Sunday, February 13, 2011

Pale Beauty - why so pale?

Pale Beauty on the snow 2/11/11
photo courtesy of

Yesterday John Blakeman wrote:

It now clear that Pale Beauty is leucistic. [note from Marie: Leucism is a condition that affects birds' feathers and turns them pale or white.]
.’s recent photos of her show two such traits. First, the shafts of her central tail feathers are decidedly whitish, along with weak pigmentation in much of the rest of those feathers.
But more importantly, she has an almost pure white (and a bit foreshortened) outer left tail feather. This is markedly leucistic.
As she ages, in the coming years, I will expect more and more primary wing and tail feathers to molt out white. In a few years, she might be almost entirely white.
There is now no doubt that she has leucistic genes.
–John Blakeman

A second note from Blakeman followed:


More comments on Pale Beauty’s tail feathers and their coloration.

A center tail feather is stubbed off, having lost most of its length from an injury. Pale Male lost the tips of his fourth and fifth primaries of his left wing. Pale Beauty lost most of the length of a central tail feather. The pair shares some feather injuries.

Secondly, two of the tail feathers, including the one adjacent to the left, outermost white feather, lack the normal dark sub-terminal bands. This anomaly is yet another indication of leucistic genes. The lack of a sub-terminal band is seen in a small fraction of Red-tailed Hawks, but it normally occurs in all the tail feathers. In those cases, there is no association with leucisticism. Not so in Pale Beauty’s case. She’s lacking the band in only three feathers, the white one and two red ones. This non-unilaterality or pattern unevenness is another trait of Red-tail leucisticism.

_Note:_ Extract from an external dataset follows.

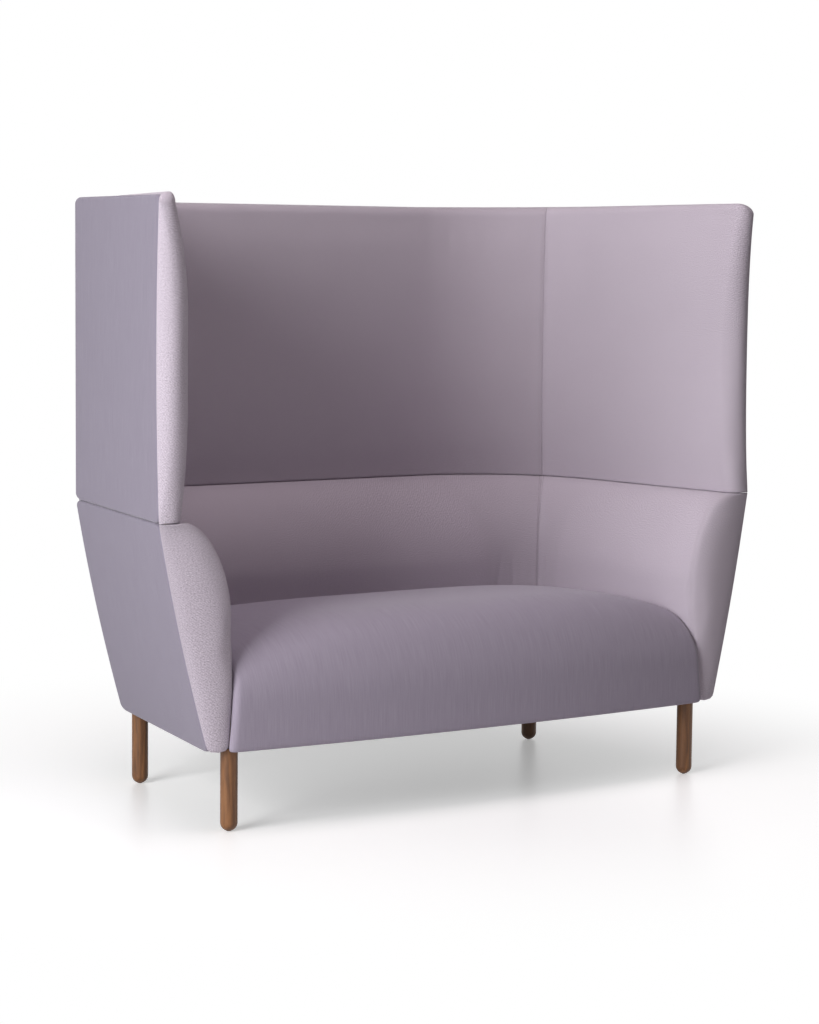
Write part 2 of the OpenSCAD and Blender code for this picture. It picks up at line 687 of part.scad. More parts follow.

As I mentioned previously, all of this indicates a strong chance that each ensuing annual molt will exhibit increasing numbers of white feathers. In a few years, we could have an angelic white Red-tail gracing the skies of Central Park. I have seen these birds in the wild, and trapped and studied one. They are profoundly majestic. "Pale Beauty" is now even more applicable.

I've attached a photo of a leucistic Red-tail that had been injurred and was in the care of an Ohio raptor rehabilitaion facility.